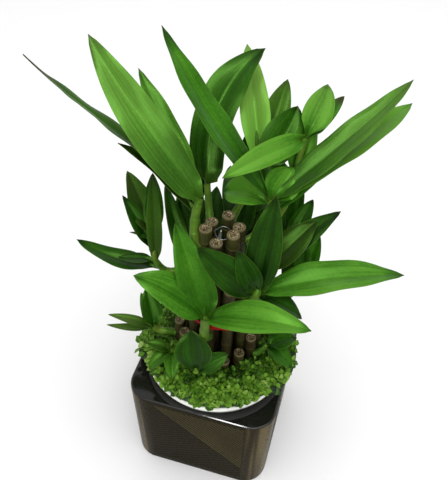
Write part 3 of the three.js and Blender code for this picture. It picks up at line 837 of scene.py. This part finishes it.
def make_leaflet_mat():
    """Leaflets that lie over each other all over the mound, like tiles, down to the liner's lip."""
    draw = random.Random(29)
    places, tones = [], []
    spots = mound_spots(MAT["count"], MOUND["inner"] - 2.5, MOUND["outer"] - 0.5, draw)
    for turn, radius, point, lean in spots:
        size = draw.uniform(*MAT["size"])
        base = rotation("Z", turn) @ rotation("Y", min(lean, 50) + either_way(draw, MAT["lean"]))
        base = base @ rotation("X", either_way(draw, MAT["lie"]))
        shape = base @ rotation("Z", -90 + either_way(draw, MAT["heading"]))
        shape = shape @ rotation("X", draw.uniform(*MAT["lift"]))
        back = shape @ np.array([0, 0.45 * size, 0])
        at = point - back + base @ np.array([0, 0, draw.uniform(*MAT["sink"])])
        places.append((shape * size * MM, at * MM))
        patch = 0.8 * noise.noise(Vector(point) * 0.07)
        # Darker beside the canes: painted shade under the plant.
        tones.append(draw.uniform(0.10, 0.92) + patch - SHADE["mat"] * shaded(radius))
    return grow_leaflets("leaflet_mat", places, tones)


def make_sprigs():
    """Short sprigs that stand out of the mat: three pairs of leaflets, crosswise, and one on top."""
    draw = random.Random(11)
    places, tones = [], []
    spots = mound_spots(SPRIGS["count"], MOUND["inner"] - 1, MOUND["outer"] - 5, draw)
    for turn, radius, point, lean in spots:
        base = point - np.array([0, 0, 3.4])
        stand = rotation("Z", turn) @ rotation("Y", 0.6 * lean + draw.uniform(*SPRIGS["lean"]))
        stand = stand @ rotation("X", either_way(draw, SPRIGS["lie"]))
        spin = draw.uniform(0, 360)
        size = draw.uniform(*SPRIGS["size"])
        bright = draw.random()
        for level in range(3):
            height = (2.0 + level * 1.9) * size
            for side in (0, 1):
                reach = size * draw.uniform(*SPRIGS["leaflet"]) * (1 - 0.1 * level)
                heading = spin + 90 * level + 180 * side + either_way(draw, 18)
                shape = stand @ rotation("Z", heading) @ rotation("X", 8 + 12 * level + either_way(draw, 14))
                shape = shape @ rotation("Y", either_way(draw, 18))
                places.append((shape * reach * MM, (base + stand @ np.array([0, 0, height])) * MM))
                # Darker beside the canes: painted shade under the plant.
                tone = 0.14 + 0.17 * level + 0.38 * bright - SHADE["sprigs"] * shaded(radius)
                tones.append(tone + draw.uniform(-0.1, 0.18))
        reach = size * draw.uniform(*SPRIGS["top"])
        shape = stand @ rotation("Z", spin + 45) @ rotation("X", 52 + either_way(draw, 12))
        places.append((shape * reach * MM, (base + stand @ np.array([0, 0, 7.2 * size])) * MM))
        tones.append(0.62 + 0.34 * bright)
    return grow_leaflets("leaflet_sprigs", places, tones)


# ---- the canes ----
def cane_rings(radius, top):
    """A cane from its foot up: ridges 20 mm apart, each third one stronger, and a hollowed cut end."""
    rings = [(0.6, CANE_FOOT), (radius - 0.5, CANE_FOOT), (radius, CANE_FOOT + 0.6)]
    first, gap, lowest = top - 14, 20, MOUND["rim"] - 4
    for step in reversed(range(math.ceil((first - lowest) / gap))):
        height, ridge = first - step * gap, 0.38 if step % 3 else 0.6
        rings += [
            (radius, height - 4), (radius + ridge * 0.35, height - 1.6), (radius + ridge, height - 0.5),
            (radius + ridge, height), (radius + ridge * 0.2, height + 0.35),
            (radius, height + 1.2), (radius, height + 5),
        ]
    return rings + [
        (radius, top - 1.0), (radius - 0.12, top - 0.35), (radius - 0.45, top), (radius - 1.25, top - 0.02),
        (radius - 1.5, top - 0.55), (radius * 0.5, top - 0.85), (radius * 0.22, top - 1.25), (0.3, top - 1.4),
    ]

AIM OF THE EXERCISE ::
Copy down the whole of the data above, matching it exactly.

WRITTEN RESPONSE ::
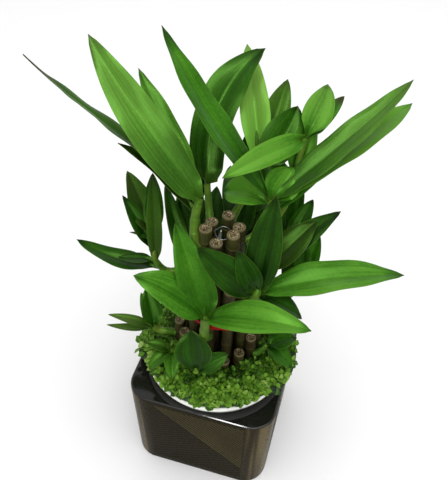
Write part 3 of the three.js and Blender code for this picture. It picks up at line 837 of scene.py. This part finishes it.
def make_leaflet_mat():
    """Leaflets that lie over each other all over the mound, like tiles, down to the liner's lip."""
    draw = random.Random(29)
    places, tones = [], []
    spots = mound_spots(MAT["count"], MOUND["inner"] - 2.5, MOUND["outer"] - 0.5, draw)
    for turn, radius, point, lean in spots:
        size = draw.uniform(*MAT["size"])
        base = rotation("Z", turn) @ rotation("Y", min(lean, 50) + either_way(draw, MAT["lean"]))
        base = base @ rotation("X", either_way(draw, MAT["lie"]))
        shape = base @ rotation("Z", -90 + either_way(draw, MAT["heading"]))
        shape = shape @ rotation("X", draw.uniform(*MAT["lift"]))
        back = shape @ np.array([0, 0.45 * size, 0])
        at = point - back + base @ np.array([0, 0, draw.uniform(*MAT["sink"])])
        places.append((shape * size * MM, at * MM))
        patch = 0.8 * noise.noise(Vector(point) * 0.07)
        # Darker beside the canes: painted shade under the plant.
        tones.append(draw.uniform(0.10, 0.92) + patch - SHADE["mat"] * shaded(radius))
    return grow_leaflets("leaflet_mat", places, tones)


def make_sprigs():
    """Short sprigs that stand out of the mat: three pairs of leaflets, crosswise, and one on top."""
    draw = random.Random(11)
    places, tones = [], []
    spots = mound_spots(SPRIGS["count"], MOUND["inner"] - 1, MOUND["outer"] - 5, draw)
    for turn, radius, point, lean in spots:
        base = point - np.array([0, 0, 3.4])
        stand = rotation("Z", turn) @ rotation("Y", 0.6 * lean + draw.uniform(*SPRIGS["lean"]))
        stand = stand @ rotation("X", either_way(draw, SPRIGS["lie"]))
        spin = draw.uniform(0, 360)
        size = draw.uniform(*SPRIGS["size"])
        bright = draw.random()
        for level in range(3):
            height = (2.0 + level * 1.9) * size
            for side in (0, 1):
                reach = size * draw.uniform(*SPRIGS["leaflet"]) * (1 - 0.1 * level)
                heading = spin + 90 * level + 180 * side + either_way(draw, 18)
                shape = stand @ rotation("Z", heading) @ rotation("X", 8 + 12 * level + either_way(draw, 14))
                shape = shape @ rotation("Y", either_way(draw, 18))
                places.append((shape * reach * MM, (base + stand @ np.array([0, 0, height])) * MM))
                # Darker beside the canes: painted shade under the plant.
                tone = 0.14 + 0.17 * level + 0.38 * bright - SHADE["sprigs"] * shaded(radius)
                tones.append(tone + draw.uniform(-0.1, 0.18))
        reach = size * draw.uniform(*SPRIGS["top"])
        shape = stand @ rotation("Z", spin + 45) @ rotation("X", 52 + either_way(draw, 12))
        places.append((shape * reach * MM, (base + stand @ np.array([0, 0, 7.2 * size])) * MM))
        tones.append(0.62 + 0.34 * bright)
    return grow_leaflets("leaflet_sprigs", places, tones)


# ---- the canes ----
def cane_rings(radius, top):
    """A cane from its foot up: ridges 20 mm apart, each third one stronger, and a hollowed cut end."""
    rings = [(0.6, CANE_FOOT), (radius - 0.5, CANE_FOOT), (radius, CANE_FOOT + 0.6)]
    first, gap, lowest = top - 14, 20, MOUND["rim"] - 4
    for step in reversed(range(math.ceil((first - lowest) / gap))):
        height, ridge = first - step * gap, 0.38 if step % 3 else 0.6
        rings += [
            (radius, height - 4), (radius + ridge * 0.35, height - 1.6), (radius + ridge, height - 0.5),
            (radius + ridge, height), (radius + ridge * 0.2, height + 0.35),
            (radius, height + 1.2), (radius, height + 5),
        ]
    return rings + [
        (radius, top - 1.0), (radius - 0.12, top - 0.35), (radius - 0.45, top), (radius - 1.25, top - 0.02),
        (radius - 1.5, top - 0.55), (radius * 0.5, top - 0.85), (radius * 0.22, top - 1.25), (0.3, top - 1.4),
    ]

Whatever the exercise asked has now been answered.